As I enter myself into another arena — the Chicago Marathon in October — I am looking back on my first marathon experience, and I don’t see it as a failure, but a success. It turned me into a stronger runner mentally. I can withstand more pain than I ever thought possible. It made me realize that achieving my goal might not happen the second time or the third time — or possibly even the fourth time. In my first Boston Marathon, in 2017, the same thing happened to me in extremely hot weather; I finished seven minutes slower than at the DeMar.

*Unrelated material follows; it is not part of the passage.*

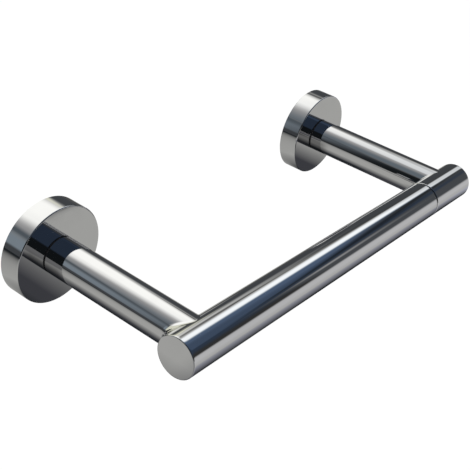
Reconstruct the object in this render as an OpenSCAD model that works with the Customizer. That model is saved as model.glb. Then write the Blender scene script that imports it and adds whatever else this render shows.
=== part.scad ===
// Wall-mounted toilet roll holder with two posts and a bar that lifts.
// The left post and the bar are one arm, which turns in the left flange.
// The bar's free end drops over a rest pin in the head of the right post.
// +X runs along the bar, +Y points into the wall and +Z is up. The wall is the
// plane y = 0, and the origin is midway between the posts, at their height.

/* [Posts and bar] */
// Distance between the axes of the two posts
post_spacing = 188; // [150:1:230]
// Distance from the wall to the axis of the bar
post_reach = 85.5; // [70:0.5:105]
// Outside diameter of both posts
post_d = 17; // [15:0.5:17.5]
// Wall of the post tubes
post_wall = 1.5; // [1:0.1:2]
// Outside diameter of the bar and of the head
bar_d = 18; // [17.5:0.5:22]
// Wall of the bar and head tubes
bar_wall = 1.5; // [1:0.1:2]
// How far the bar runs past the axis of the left post
arm_overhang = 13.5; // [11:0.5:20]
// How far the head runs past the axis of the right post
head_overhang = 14.5; // [11:0.5:20]
// Distance from the axis of the right post to the free end of the bar
seam_offset = 20; // [16:0.5:26]
// Play left between the swinging end of the bar and the head
seam_play = 0.5; // [0.15:0.01:0.8]
// Rounding of the tube edges on both sides of the seam
seam_round = 0.35; // [0.1:0.05:0.5]

/* [End caps] */
// Thickness of the cap plates that close the bar and the head
cap_t = 1.2; // [0.9:0.1:2]
// Rounding of the outer edge of a cap
cap_round = 0.45; // [0.2:0.05:0.8]
// Length of the spigot that holds a cap in its tube
cap_spigot = 6; // [3:0.5:9]
// Wall of the cap spigots
cap_spigot_wall = 1.2; // [0.8:0.1:2]

/* [Flanges] */
// Diameter of the flanges
flange_d = 44; // [42:0.5:56]
// Depth of the flanges, from the wall to their front face
flange_depth = 10; // [8.5:0.5:14]
// Thickness of the front wall of a flange
flange_face = 2.8; // [2.2:0.1:3.6]
// Thickness of the skirt of a flange
flange_skirt = 2.2; // [1.6:0.1:3]
// Rounding of the front edge of a flange
flange_round = 0.5; // [0.2:0.05:1]
// Gap between a flange and its post, which a dark washer fills
seat_gap = 0.5; // [0.4:0.05:0.8]
// How far the pads inside the skirt stand in from it
pad_depth = 2.2; // [1.6:0.1:3]
// Width of the two centring pads
pad_w = 4; // [3:0.5:6]
// Width of the boss that the grub screw is cut in
boss_w = 8; // [6:0.5:10]

/* [Wall plates] */
// Thickness of the wall plates
plate_t = 4.5; // [3.6:0.1:5.4]
// How much smaller a wall plate is at the wall than at its lip
plate_undercut = 1.5; // [1:0.1:2]
// Height of the straight lip at the front of the plate's rim
plate_lip = 0.6; // [0.4:0.1:1]
// Diameter of the holes for the wall screws
wall_hole_d = 4.2; // [3.5:0.1:5]
// Diameter of the countersinks for the wall screws
countersink_d = 7.6; // [6.4:0.1:9]

/* [Pivot] */
// Diameter of the shoulder that the arm turns on
shoulder_d = 6; // [5.5:0.5:7]
// Wall of the pivot bush
bush_wall = 0.7; // [0.5:0.1:1]
// Diameter of the threads in the post plugs
thread_d = 5; // [4:0.5:5.5]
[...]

Over the past two years, I have whittled my time down by almost 20 minutes. Faced with challenging weather in Philadelphia last fall, 40 mph wind gusts did not stop me. Weather conditions in this year’s Boston Marathon were among the worst in the race’s storied history — a cold, driving rain and biting headwind. I still managed to set a personal record.

I am on my sixth try, and even now, there’s no guarantee. It is not a given that there will be perfect weather, or that I will feel 100 percent. In what I call my “marathon journey,” I have come to accept there is no guarantee in anything, and all I have control over is the effort I put forth on any given day. There is an ebb and flow to running, just like in life. You must be able to handle the good and the bad. You must have the bad races, or the bad workouts, to distinguish them from the good. You must fail more times than one to realize a triumph.

I truly believe that if you can accept failure as a way to success, then you are closer to your goal than you might think.